This year most Utah cities will struggle to balance their budgets due to the global economic recession. Budget gaps caused by declining revenues are forcing municipalities to make difficult budget decisions, including cutting services or employees and increasing revenue streams. Revenue generation options for local government are very limited, not to mention politically unpopular. As a result, most Utah municipalities are looking at a combination of creative options such as cutting services, deferring costs, and attempts to streamline costs to balance their budgets.

 To better understand the fiscal stress that cities are experiencing, the Utah League of Cities and Towns (ULCT) recently conducted a survey among all municipalities in the state. Around 80 cities responded, ranging in population from 26 to over 170,000. The majority of the respondents were either the city finance director or city manager.

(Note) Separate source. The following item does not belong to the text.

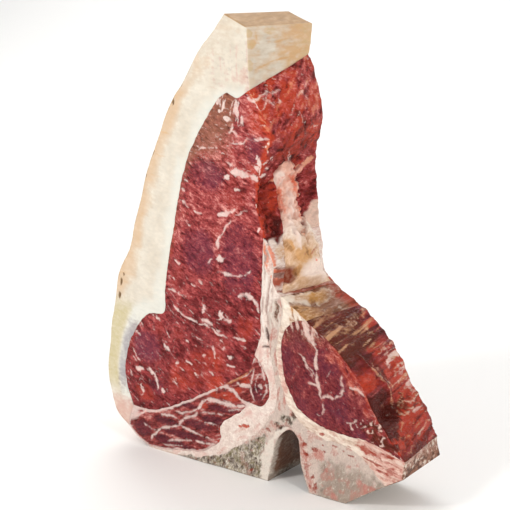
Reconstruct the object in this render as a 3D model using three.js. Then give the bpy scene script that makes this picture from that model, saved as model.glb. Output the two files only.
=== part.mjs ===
import * as THREE from 'three';
import { ConvexHull } from 'three/addons/math/ConvexHull.js';

// A raw T-bone steak, in millimetres. It stands on the sawn foot of its chine bone, with the cut
// face towards -Y, the bone at the bottom and the thick end of the back fat at the top (+Z).
// Every layer runs through the thickness, so each one is drawn once as an outline on the cut face,
// made of curves that it shares with its neighbours, and is carried through to the back face.

// Driving dimensions
const THICKNESS = 42;
const GAP = 0.3;            // clear space between two layers
const SEAM_STEP = 4.5;        // spacing of the points along a seam inside the steak
const SIDE_STEP = 3.6;      // spacing along the outer sides
const FACE_STEP = 6.5;      // spacing of the points on the two cut faces
const SAWN_STEP = 9;        // spacing along the flat sawn bone
const TOP_LEAN = 7;         // how far the cut runs off square near the top
const MIDDLE_LEAN = 8;      // the same above the finger bone
const END_LEAN = 5;         // how much shorter the tenderloin's end is on the back face
const FAT_RISE = 16;        // how much higher the back fat starts on the back face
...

During fiscal year 2009 (July 1, 2008 to June 30, 2009), local governments experienced some of the largest budget shortfalls in decades. Utah’s cities and towns are vulnerable to economic booms or busts because of their reliance on sales tax. However, declining sales tax revenue isn’t the only factor creating fiscal strain; increasing employee health benefits, infrastructure needs, increasing pension costs, and declining revenue sources (e.g., fees, motor fuel tax, state and federal revenue sharing) all contributed to budget shortfalls.

Overall Fiscal Health
According to the recent ULCT survey, 70 percent of Utah cities have experienced declining health in their local economy during the past year. In fact, the local economy has improved for only 10 percent of cities – all cities that are characterized as fast growing communities. The improved economic health of this limited group of cities is likely due to the development of new businesses from the previous year.

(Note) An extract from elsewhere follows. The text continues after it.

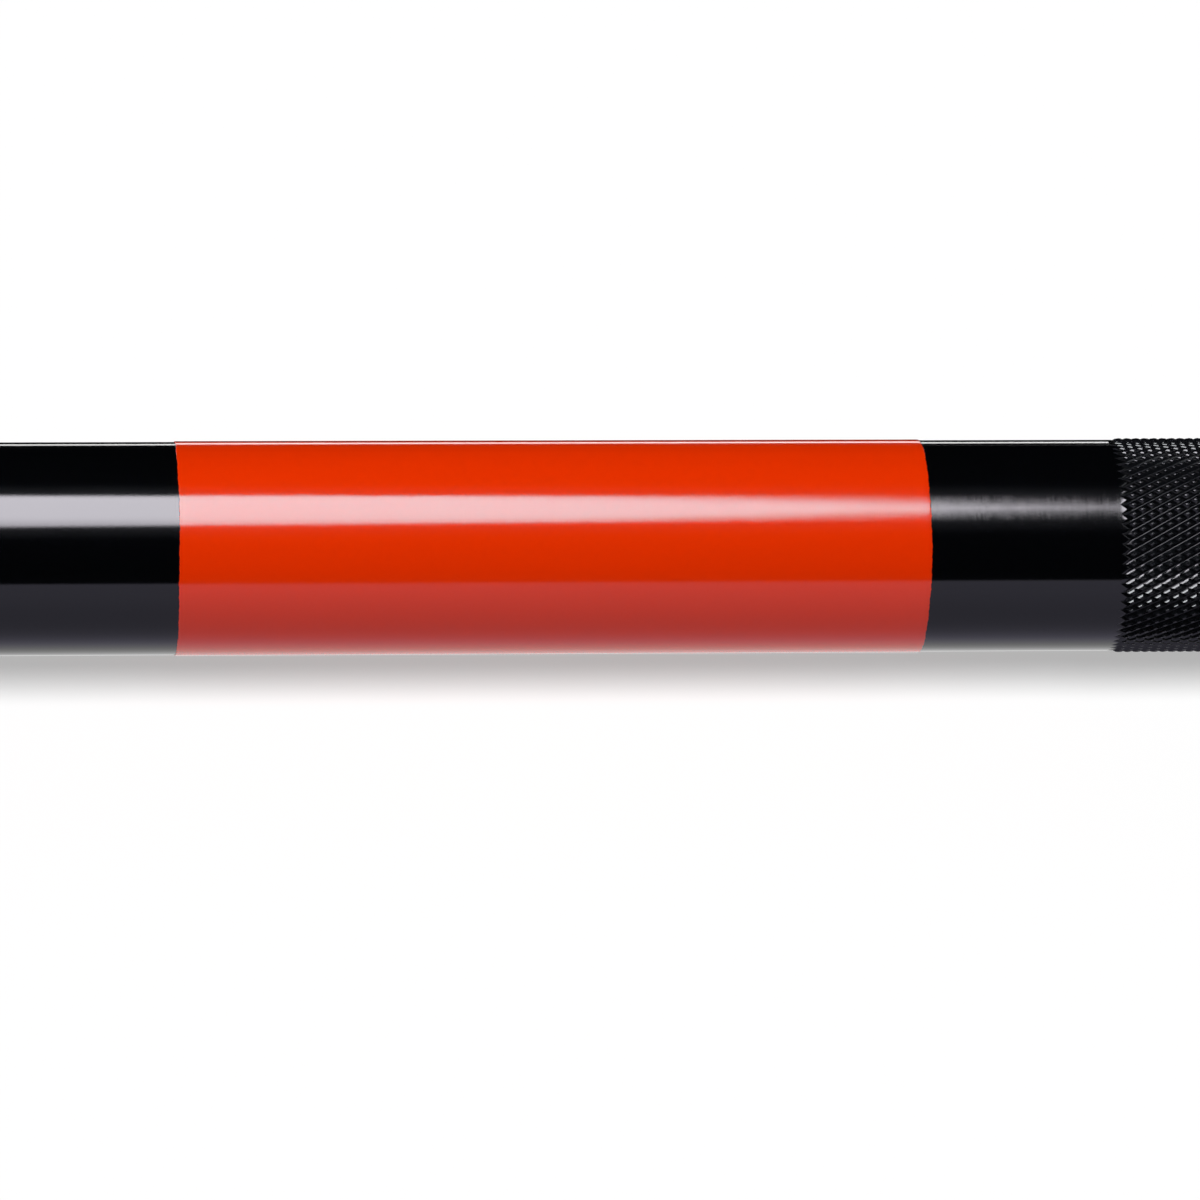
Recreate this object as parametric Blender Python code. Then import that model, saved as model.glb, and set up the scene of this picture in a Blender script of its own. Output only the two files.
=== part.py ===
# A powerlifting bar: one steel shaft with a sleeve that spins freely on each end.
#
# The bar lies along X and rests on its two collars, on the plane Z = 0.
# Each end is built once, measured outboard from its collar's inner face, and placed twice.
# All sizes are in metres.

import math

import bmesh
import bpy
from mathutils import Matrix, Vector

# Shaft between the collars
SHAFT_DIAMETER = 0.029
COLLAR_SPAN = 1.310
KNURL_RISE = 0.00023
KNURL_RAMP = 0.0006
CENTRE_KNURL_LENGTH = 0.120
BAND_LENGTH = 0.102
BAND_MARGIN = 0.026
BAND_THICKNESS = 0.00012
RING_MARK_SPAN = 0.810
RING_MARK_WIDTH = 0.005
KNURL_TO_COLLAR = 0.012

# Shaft ends, inside the sleeves
SHOULDER_PAST_LIP = 0.001
SHOULDER_STEP = 0.0015
SHOULDER_CHAMFER = 0.0005
SHAFT_END_TO_CAP = 0.003
SHAFT_RING_END_LAND = 0.004
SHAFT_RING_THICKNESS = 0.0012
SHAFT_RING_GROOVE_DEPTH = 0.00055
SHAFT_END_CHAMFER = 0.001

# Sleeve tube and collar
SLEEVE_DIAMETER = 0.050
SLEEVE_LENGTH = 0.415
SLEEVE_END_CHAMFER = 0.002
SLEEVE_START_CHAMFER = 0.0005
COLLAR_DIAMETER = 0.078
COLLAR_WIDTH = 0.030
COLLAR_BEVEL = 0.005
COLLAR_EDGE_CHAMFER = 0.001
COLLAR_GROOVE_WIDTH = 0.003
COLLAR_GROOVE_DEPTH = 0.001
COLLAR_LIP = 0.004
SEAL_SECTION = 0.0025
SEAL_HOLLOW = 0.0006

# Bushings and thrust washers
BUSHING_WALL = 0.003
BUSHING_LENGTH = 0.035
BUSHING_CHAMFER = 0.0008
FLANGE_RISE = 0.0028
FLANGE_THICKNESS = 0.003
WASHER_RISE = 0.0045
WASHER_THICKNESS = 0.002

# Sleeve end: a chamber for the shaft's ring, then the cap and the ring that keeps it in
CHAMBER_RISE = 0.0028
CAP_LEDGE = 0.0012
CAP_RECESS = 0.009
CAP_RIM_THICKNESS = 0.0028
CAP_BOSS_DIAMETER = 0.026
CAP_BOSS_HEIGHT = 0.003
CAP_BOSS_CHAMFER = 0.0008
CAP_RING_THICKNESS = 0.00175
CAP_RING_GROOVE_DEPTH = 0.0009

# Snap rings, both sizes
RING_WIDTH = 0.0022
RING_LUG_DEPTH = 0.0044
RING_LUG_LENGTH = 0.0045
RING_MOUTH = 0.005
RING_HOLE_DIAMETER = 0.0018
RING_HOLE_SIDES = 8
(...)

This variance in fiscal conditions among cities and towns is due to varying tax dependencies and differing tax bases. While sources of available revenue to Utah’s local governments are essentially the same, cities’ dependency on specific taxes differs. The major revenue sources for Utah’s cities are a combination of property tax, sales tax, utility taxes, and fees or charges for services. Each of these revenue options is important, but the critical tax source for most Utah municipalities is sales tax. Over 90 percent of Utah’s municipalities rely on sales tax revenue as their most significant tax source.

Sales Tax
In reviewing the fiscal conditions of Utah’s municipal government it is appropriate to address sales tax as its own issue. According to the ULCT survey over half of Utah cities have experienced more than a 10 percent decline in this important revenue source in 2009 compared to 2008. Sales tax is closely tied with consumer behavior. When Utahns have less discretionary (and especially less nondiscretionary) money or concerns about the economy, they spend less. Utah’s cities impose a one percent sales tax that is levied on each retail transaction in the state including many taxable services as well. In fiscal year 2008, this one percent tax generated $469 million. In fiscal year 2009, this tax generated $44 million less or a 9.4 percent reduction in tax revenue. So far, in fiscal year 2010, the local option sales tax is down more than 10 percent from the previous year (see Figure 1). This significant decline in sales tax revenue is a result of a number of retail sectors experiencing significant declines in sales. For example, the most recent industry quarterly sales data provided by the Utah Tax Commission indicates well over a 10 percent decline from 2008 for certain sectors:

  • Wholesale durable sales – down 23.7% (2nd quarter 2009 compared to 2nd quarter 2008)
  • Retail furniture store sales – down 23.2% from 2008
  • Motor vehicle sales – down 22.3% from 2008
  • Hotel and lodging sales – down 10%
  • Retail food sales – down 8.7%
  • Retail general merchandise sales – down 4.3%

During the last three months, revenues from the one percent local sales tax declined 12.7 percent relative to the same period a year earlier. These receipts represented taxable sales from May through July. September distribution receipts were also down 12.7 percent. Notably, July’s and August’s 10 percent and 15 percent declines were on top of two percent and nine percent declines for the same months in 2008.

Property Tax
Property tax is the second most important revenue source for most Utah municipalities. Property tax is far more stable than sales tax during times of economic recession. In addition, Truth-in-Taxation, the automatic process of increasing or decreasing property tax rates to match changes in property values, actually works as an economic stabilizer – keeping this source of revenue stable during a volatile economy. For example, over half of municipalities have not experienced a decline in property tax revenue for fiscal year 2010. There are still concerns with property tax revenue, though, especially the rate of delinquency on tax payments.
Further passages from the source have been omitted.